■ **To be done**: Repeat, please, only the lines from the top of the data down to the line with "slot_pitch = (duct_top"; include both of those lines.

■ **Data shown**:
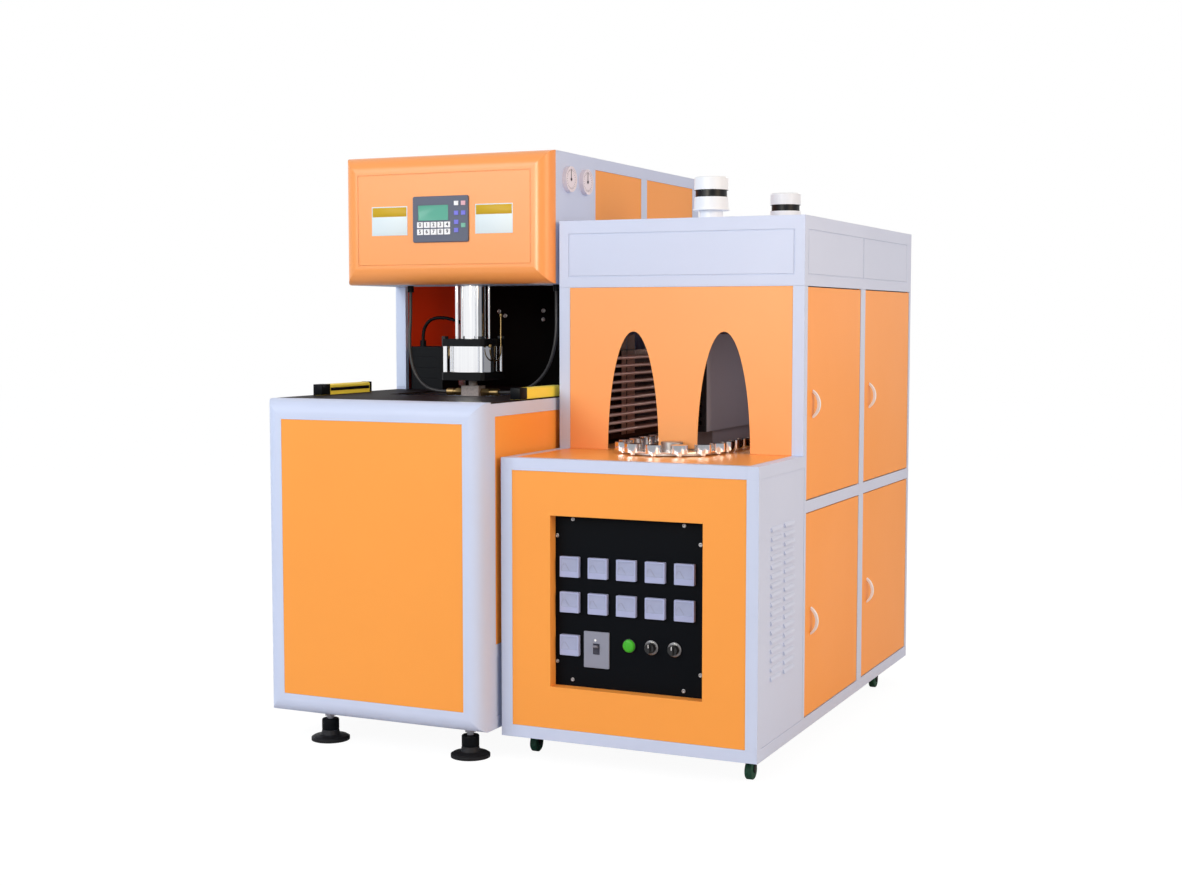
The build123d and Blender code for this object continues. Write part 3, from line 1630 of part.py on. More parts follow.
with BuildPart() as lamp_reflectors:
    for face, inward in bank_sides:
        back = face + inward * reflector_inset
        low_x, high_x = sorted((back, back + inward * bracket_depth))
        block((low_x, lamp_start - fold, wall_bottom), (high_x, lamp_end + fold, reflector_top))
        low_x, high_x = sorted((back + inward * sheet, back + inward * bracket_depth))
        block(
            (low_x, lamp_start - fold + bracket_thick, wall_bottom + sheet),
            (high_x, lamp_end + fold - bracket_thick, reflector_top - sheet),
            mode=Mode.SUBTRACT,
        )
        for y in (lamp_start + fold, lamp_end - fold - bracket_thick):
            block((low_x, y, wall_bottom + sheet), (high_x, y + bracket_thick, reflector_top - sheet))
            for z in lamp_zs:
                round_bar_y(
                    face + inward * lamp_inset, z, y, y + bracket_thick, lamp_radius + running, Mode.SUBTRACT
                )
lamp_reflectors.part.label = "lamp_reflectors"
export_step(lamp_reflectors.part, "parts/lamp_reflectors.step")

duct_start = heater_front + duct_front
duct_end = duct_start + duct_length
duct_foot_start = heater_front + duct_foot_front
slot_pitch = (duct_top - duct_bottom - 2 * fold) / duct_slots

with BuildPart() as centre_duct:
    block(
        (heater_middle - duct_half_width, duct_start, duct_bottom),
        (heater_middle + duct_half_width, duct_end, duct_top),
    )
    block(
        (heater_middle - duct_half_width * 0.75, duct_foot_start, counter_height),
        (heater_middle + duct_half_width * 0.75, duct_foot_start + duct_foot_length, duct_bottom),
    )
    block(
        (heater_middle - duct_half_width + sheet, duct_start + sheet, duct_bottom + sheet),
        (heater_middle + duct_half_width - sheet, duct_end - sheet, duct_top - sheet),
        mode=Mode.SUBTRACT,
    )
    block(
        (heater_middle - duct_half_width * 0.75 + sheet, duct_foot_start + sheet, counter_height + sheet),
        (
            heater_middle + duct_half_width * 0.75 - sheet,
            duct_foot_start + duct_foot_length - sheet,
            duct_bottom + sheet,
        ),
        mode=Mode.SUBTRACT,
    )
    for slot in range(duct_slots):
        z = duct_bottom + fold + slot * slot_pitch
        block(
            (heater_middle - duct_half_width * 0.8, duct_start, z),
            (heater_middle + duct_half_width * 0.8, duct_start + sheet, z + slot_pitch / 2),
            mode=Mode.SUBTRACT,
        )
centre_duct.part.label = "centre_duct"
export_step(centre_duct.part, "parts/centre_duct.step")


def chain_pins():
    """Every pin of the closed chain in order, seen from above: (x, y)."""
    step = 2 * pi / chain_teeth
    half = chain_teeth // 2
    pins = []
    for link in range(chain_straight_links):
        pins.append((heater_middle + wheel_radius, front_wheel_y + link * chain_pitch))
    for link in range(half):
        pins.append(
            (
                heater_middle + wheel_radius * cos(link * step),
                rear_wheel_y + wheel_radius * sin(link * step),
            )
        )
    for link in range(chain_straight_links):
        pins.append((heater_middle - wheel_radius, rear_wheel_y - link * chain_pitch))
    for link in range(half):
        pins.append(
            (
                heater_middle - wheel_radius * cos(link * step),
                front_wheel_y - wheel_radius * sin(link * step),
            )
        )
    return pins


pins = chain_pins()

with BuildPart() as chain_link:
    round_bar(0, 0, roller_bottom, link_bottom, roller_radius)
    round_bar(0, 0, link_bottom, holder_top, holder_radius)
    block(
        (0, -link_width / 2, link_bottom),
        (chain_pitch - holder_radius - seat, link_width / 2, link_bottom + link_thick),
    )

headings = [
    degrees(atan2(next_y - y, next_x - x)) for (x, y), (next_x, next_y) in zip(pins, pins[1:] + pins[:1])
]

with BuildPart() as holder_chain:
    with Locations(*(Location((x, y, 0), (0, 0, heading)) for (x, y), heading in zip(pins, headings))):
        add(chain_link.part)
holder_chain.part.label = "holder_chain"
export_step(holder_chain.part, "parts/holder_chain.step")


def chain_wheel(y, shaft_bottom):
    """A chain wheel with a seat for each roller, on its own shaft."""
    with BuildPart() as wheel:
        with BuildSketch(Plane.XY.offset(wheel_bottom)) as outline:
            with Locations((heater_middle, y)):
                Circle(wheel_radius)
                with PolarLocations(wheel_radius, chain_teeth):
                    Circle(roller_radius + seat, mode=Mode.SUBTRACT)
                with PolarLocations(wheel_radius * 0.55, chain_teeth // 2, start_angle=180 / chain_teeth):
                    Circle(wheel_hub_radius * 0.7, mode=Mode.SUBTRACT)
        extrude(outline.sketch, amount=wheel_thick)
        round_bar(heater_middle, y, wheel_bottom, holder_top, wheel_hub_radius)
        chamfer(wheel.faces().sort_by(Axis.Z)[-1].edges(), sheet)
        round_bar(heater_middle, y, shaft_bottom, wheel_bottom, wheel_shaft_radius)
    return wheel.part


with BuildPart() as front_wheel:
    add(chain_wheel(front_wheel_y, floor_underside - shaft_boss_length))
front_wheel.part.label = "front_wheel"
export_step(front_wheel.part, "parts/front_wheel.step")

with BuildPart() as drive_sprocket:
    add(chain_wheel(rear_wheel_y, floor_underside - gearbox_height / 2))
drive_sprocket.part.label = "drive_sprocket"
export_step(drive_sprocket.part, "parts/drive_sprocket.step")

with BuildPart() as gear_motor:
    block(
        (heater_middle - gearbox_side / 2, rear_wheel_y - gearbox_side / 2, floor_underside - gearbox_height),
        (heater_middle + gearbox_side / 2, rear_wheel_y + gearbox_side / 2, floor_underside),
    )
    fillet(gear_motor.edges().filter_by(Axis.Z), fold / 2)
    round_bar(
        heater_middle,
        rear_wheel_y,
        floor_underside - gearbox_height / 2 - seat,
        floor_underside,
        wheel_shaft_radius + running,
        Mode.SUBTRACT,
    )
    round_bar(
        heater_middle,
        rear_wheel_y,
        floor_underside - gearbox_height - motor_length,
        floor_underside - gearbox_height,
        motor_radius,
    )
    chamfer(gear_motor.faces().sort_by(Axis.Z)[0].edges(), fold / 2)
gear_motor.part.label = "gear_motor"
export_step(gear_motor.part, "parts/gear_motor.step")

stack_levels = [
    (stack_radius, stack_cap_height),
    (stack_band_radius, stack_band_height),
    (stack_radius, stack_collar_height),
    (stack_flange_radius, stack_flange_height),
]
stack_profile = [(0, heater_top + stack_height)]
level = heater_top + stack_height
for radius, high in stack_levels:
    stack_profile += [(radius, level), (radius, level - high)]
    level -= high
stack_profile += [(stack_neck_radius, level), (stack_neck_radius, heater_top - fold), (0, heater_top - fold)]

with BuildPart() as one_stack:
    with BuildSketch(Plane.XZ):
        with BuildLine():
            Polyline(*stack_profile, close=True)
        make_face()
    revolve(axis=Axis.Z)
    chamfer(one_stack.faces().sort_by(Axis.Z)[-1].edges(), 2 * sheet)

with BuildPart() as vent_stacks:
    with Locations(*((x, y, 0) for x, y in stack_points)):
        add(one_stack.part)
vent_stacks.part.label = "vent_stacks"
export_step(vent_stacks.part, "parts/vent_stacks.step")

# Castors: forks under the base frame, with wheels behind or ahead of their stems
castor_names = ("front_left", "front_right", "rear_left", "rear_right")
castor_trails = (castor_trail, -castor_trail, -castor_trail, -castor_trail)
crown_top = heater_bottom - seat
crown_bottom = crown_top - castor_crown_thick
fork_inner = castor_wheel_width / 2 + seat


def castor_fork(x, y, trail):
    """A castor's fork: stem, crown, two tapered cheeks and the wheel's axle."""
    with BuildPart() as fork:
        round_bar(x, y, crown_bottom, crown_top, castor_crown_radius)
        round_bar(x, y, crown_top, heater_bottom + fold, castor_stem_radius)
        for side in (-1, 1):
            cheek = x + side * (fork_inner + castor_fork_thick / 2)
            with BuildSketch(Plane.YZ.offset(cheek)) as outline:
                with BuildLine():
                    Polyline(
                        (y - castor_crown_radius * 0.8, crown_top - castor_crown_thick / 2),
                        (y + castor_crown_radius * 0.8, crown_top - castor_crown_thick / 2),
                        (y + trail + castor_axle_radius * 1.8, castor_wheel_radius),
                        (y + trail, castor_wheel_radius - castor_axle_radius * 1.8),
                        (y + trail - castor_axle_radius * 1.8, castor_wheel_radius),
                        close=True,
                    )
                make_face()
            extrude(outline.sketch, amount=castor_fork_thick / 2, both=True)
        with Locations(Location((x, y + trail, castor_wheel_radius), (0, 90, 0))):
            Cylinder(castor_axle_radius, 2 * (fork_inner + castor_fork_thick) + sheet)
    return fork.part


with BuildPart() as rear_castor_forks:
    for (x, y), trail in zip(castor_points[2:], castor_trails[2:]):
        add(castor_fork(x, y, trail))
rear_castor_forks.part.label = "rear_castor_forks"
export_step(rear_castor_forks.part, "parts/rear_castor_forks.step")

for name, (x, y), trail in zip(castor_names[:2], castor_points, castor_trails):
    with BuildPart() as front_fork:
        add(castor_fork(x, y, trail))
    front_fork.part.label = f"castor_fork_{name}"
    export_step(front_fork.part, f"parts/castor_fork_{name}.step")

for name, (x, y), trail in zip(castor_names, castor_points, castor_trails):
    with BuildPart() as castor_wheel:
        with Locations(Location((x, y + trail, castor_wheel_radius), (0, 90, 0))):
            Cylinder(castor_wheel_radius, castor_wheel_width)
            Cylinder(castor_axle_radius + running, castor_wheel_width, mode=Mode.SUBTRACT)
        chamfer(castor_wheel.edges().filter_by(GeomType.CIRCLE).sort_by(SortBy.RADIUS)[-2:], sheet)
    castor_wheel.part.label = f"castor_wheel_{name}"
    export_step(castor_wheel.part, f"parts/castor_wheel_{name}.step")
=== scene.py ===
# %% [markdown]
# A stretch blow moulding machine, dressed in Blender.
#
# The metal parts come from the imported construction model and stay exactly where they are. This lesson gives
# each of them a finish, lays the hoses, and adds the small pieces that make such a machine look real up
# close: keys, dials, screws, lamp ends and nuts. Everything is in metres: X runs to the right, Y to the
# rear and Z up.

# %% Load the frame
from math import pi, radians

import bmesh
import bpy
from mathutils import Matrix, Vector


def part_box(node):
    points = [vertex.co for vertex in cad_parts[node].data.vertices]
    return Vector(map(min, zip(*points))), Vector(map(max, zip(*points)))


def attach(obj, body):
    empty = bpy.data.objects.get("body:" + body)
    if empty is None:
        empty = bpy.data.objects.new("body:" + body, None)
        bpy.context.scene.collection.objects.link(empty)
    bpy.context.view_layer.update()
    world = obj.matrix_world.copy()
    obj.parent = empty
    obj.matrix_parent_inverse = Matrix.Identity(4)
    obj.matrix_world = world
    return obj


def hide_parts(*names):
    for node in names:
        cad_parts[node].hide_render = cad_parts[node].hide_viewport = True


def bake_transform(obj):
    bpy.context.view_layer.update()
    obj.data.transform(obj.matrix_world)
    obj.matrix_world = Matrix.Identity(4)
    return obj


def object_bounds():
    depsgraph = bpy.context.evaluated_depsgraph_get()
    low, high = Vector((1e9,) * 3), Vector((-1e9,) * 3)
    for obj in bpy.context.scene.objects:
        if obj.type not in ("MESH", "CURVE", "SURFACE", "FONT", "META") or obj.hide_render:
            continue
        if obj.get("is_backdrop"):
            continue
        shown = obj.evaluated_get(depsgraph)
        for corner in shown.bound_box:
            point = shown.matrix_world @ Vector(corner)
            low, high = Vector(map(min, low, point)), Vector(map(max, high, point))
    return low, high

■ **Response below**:
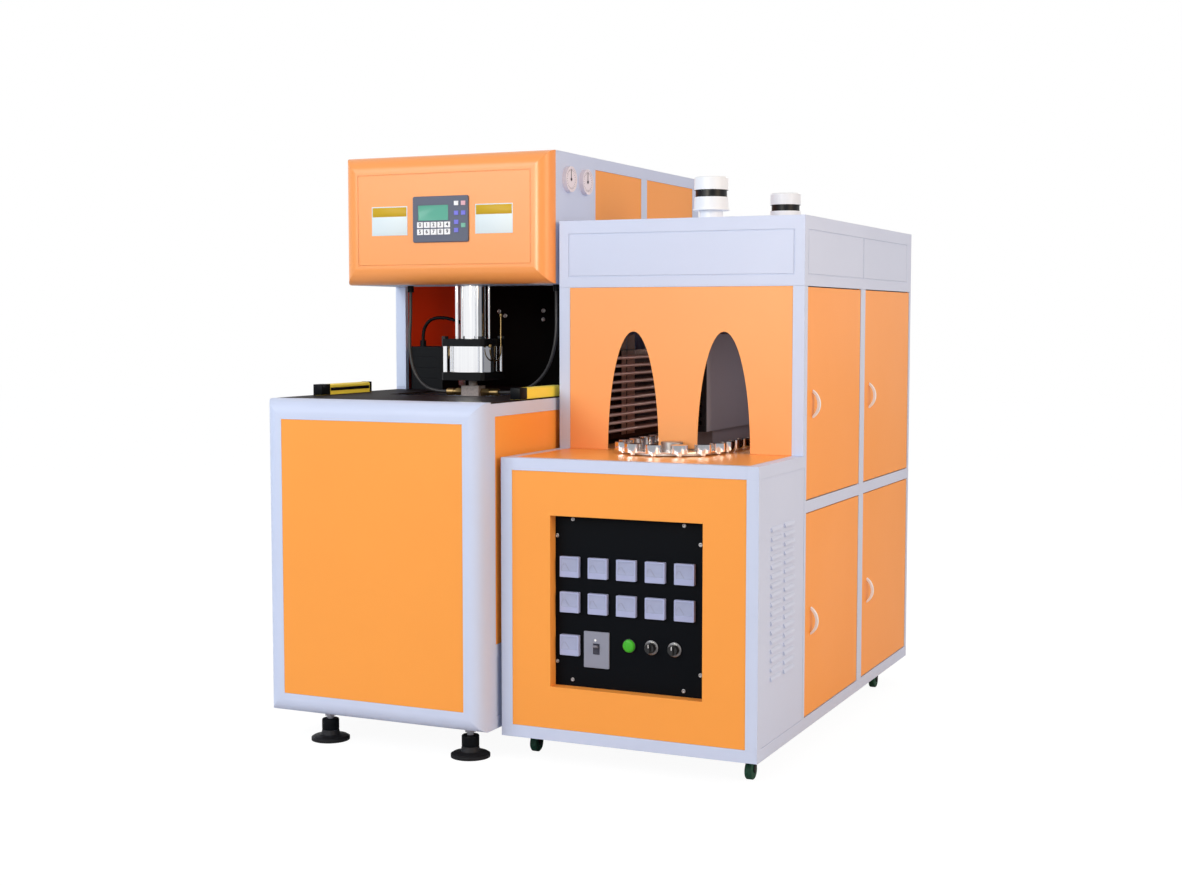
The build123d and Blender code for this object continues. Write part 3, from line 1630 of part.py on. More parts follow.
with BuildPart() as lamp_reflectors:
    for face, inward in bank_sides:
        back = face + inward * reflector_inset
        low_x, high_x = sorted((back, back + inward * bracket_depth))
        block((low_x, lamp_start - fold, wall_bottom), (high_x, lamp_end + fold, reflector_top))
        low_x, high_x = sorted((back + inward * sheet, back + inward * bracket_depth))
        block(
            (low_x, lamp_start - fold + bracket_thick, wall_bottom + sheet),
            (high_x, lamp_end + fold - bracket_thick, reflector_top - sheet),
            mode=Mode.SUBTRACT,
        )
        for y in (lamp_start + fold, lamp_end - fold - bracket_thick):
            block((low_x, y, wall_bottom + sheet), (high_x, y + bracket_thick, reflector_top - sheet))
            for z in lamp_zs:
                round_bar_y(
                    face + inward * lamp_inset, z, y, y + bracket_thick, lamp_radius + running, Mode.SUBTRACT
                )
lamp_reflectors.part.label = "lamp_reflectors"
export_step(lamp_reflectors.part, "parts/lamp_reflectors.step")

duct_start = heater_front + duct_front
duct_end = duct_start + duct_length
duct_foot_start = heater_front + duct_foot_front
slot_pitch = (duct_top - duct_bottom - 2 * fold) / duct_slots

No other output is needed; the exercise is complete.